_Collected data_:
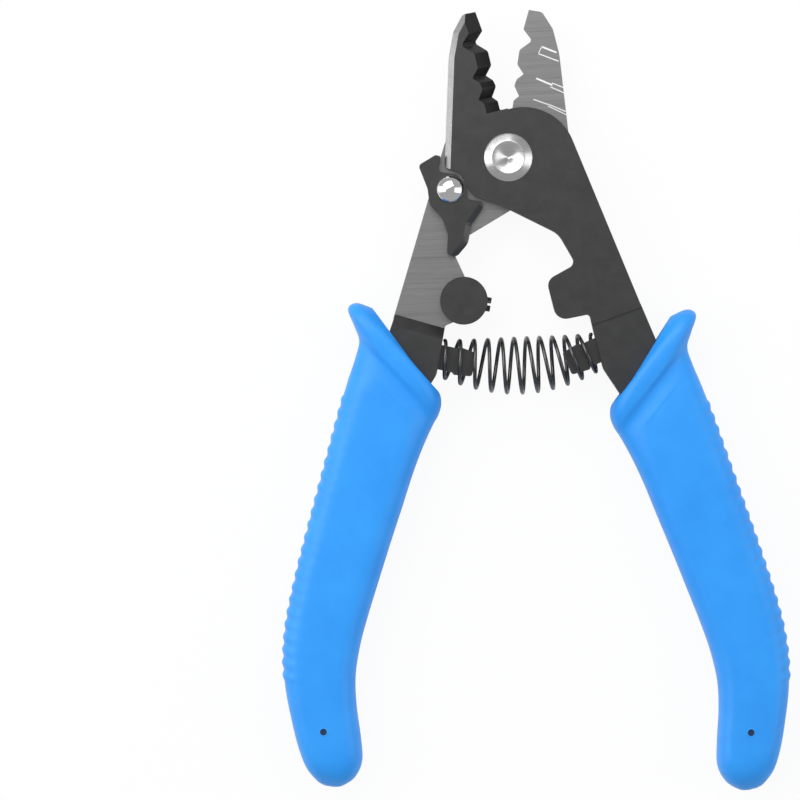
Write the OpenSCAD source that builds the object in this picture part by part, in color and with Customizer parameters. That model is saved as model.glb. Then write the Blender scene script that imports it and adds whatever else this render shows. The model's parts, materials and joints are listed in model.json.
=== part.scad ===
// Three-hole fibre stripper. Two half-lapped levers turn on one pivot screw; a barrel spring holds them open,
// a strut latch sits on the rear lever, a staked screw sets the closed position, and each tang carries a moulded grip.
// Millimetres. +Y points along the jaws, +Z leaves the front face, z = 0 is the plane the tool lies on. Rest pose: open.

/* [Jaws] */
// Pivot centre to jaw tip
jaw_length = 31.4; // [28:0.1:36]
// How far each cutting edge reaches past the centre line when closed
edge_overlap = 1.35; // [0.8:0.05:1.8]
// Pivot centre to the outer, jacket stripping hole
hole_1_reach = 25.1; // [24:0.1:26]
// Width of the jacket stripping hole
hole_1_size = 1.3; // [0.6:0.05:1.8]
// Pivot centre to the middle, buffer stripping hole
hole_2_reach = 17.9; // [17:0.1:18.5]
// Width of the buffer stripping hole
hole_2_size = 0.4; // [0.2:0.02:0.8]
// Pivot centre to the inner, coating stripping hole
hole_3_reach = 13.2; // [12.8:0.1:13.8]
// Width of the coating stripping hole
hole_3_size = 0.16; // [0.1:0.01:0.3]
// Width of the ground bevel on the back of each jaw
side_bevel = 1.2; // [0.4:0.1:1.8]

/* [Levers] */
// Pivot centre to the end of the rear grip, straight down
handle_length = 136.2; // [132:0.1:142]
// Centre line to the outer edge of a grip when closed
handle_spread = 29.8; // [28.5:0.1:31]
// Angle between the levers from closed to open
open_angle = 23.6; // [18:0.1:24]
// Thickness of one lapped blade
blade = 3; // [2.4:0.1:3.5]
// Gap between the two ground lap faces
lap_gap = 0.06; // [0.02:0.01:0.12]
// Radius of the hub round the pivot
hub_radius = 11.1; // [10:0.1:12]
// Thickness of the tang inside a grip
tang = 5; // [4:0.1:5.6]
// Width of the slope where the ground lap face rises to the tang
step_slope = 2.4; // [1.5:0.1:3]

/* [Pivot] */
// Diameter of the pivot shank
pivot_d = 6; // [5:0.1:7]
// Radial running clearance of the rear lever on the shank
pivot_fit = 0.04; // [0.02:0.01:0.09]
// Diameter of the screw head at its base
head_d = 10.2; // [9:0.1:12]
// Diameter of the turned face on the head
face_d = 6.9; // [5:0.1:8]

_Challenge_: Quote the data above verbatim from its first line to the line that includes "Rest pose: open.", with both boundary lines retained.

_Solution to this problem_:
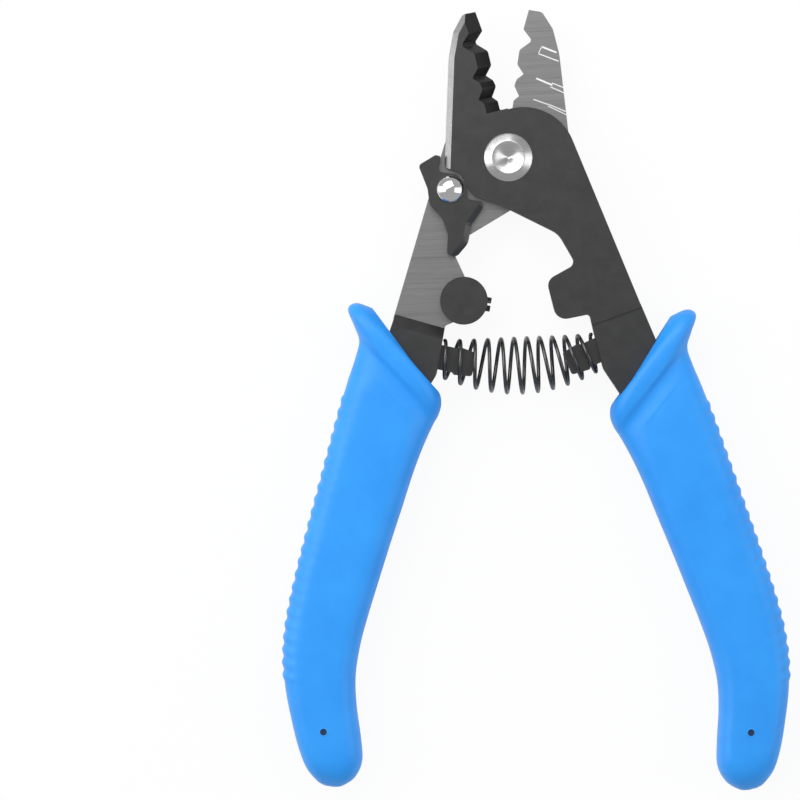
Write the OpenSCAD source that builds the object in this picture part by part, in color and with Customizer parameters. That model is saved as model.glb. Then write the Blender scene script that imports it and adds whatever else this render shows. The model's parts, materials and joints are listed in model.json.
=== part.scad ===
// Three-hole fibre stripper. Two half-lapped levers turn on one pivot screw; a barrel spring holds them open,
// a strut latch sits on the rear lever, a staked screw sets the closed position, and each tang carries a moulded grip.
// Millimetres. +Y points along the jaws, +Z leaves the front face, z = 0 is the plane the tool lies on. Rest pose: open.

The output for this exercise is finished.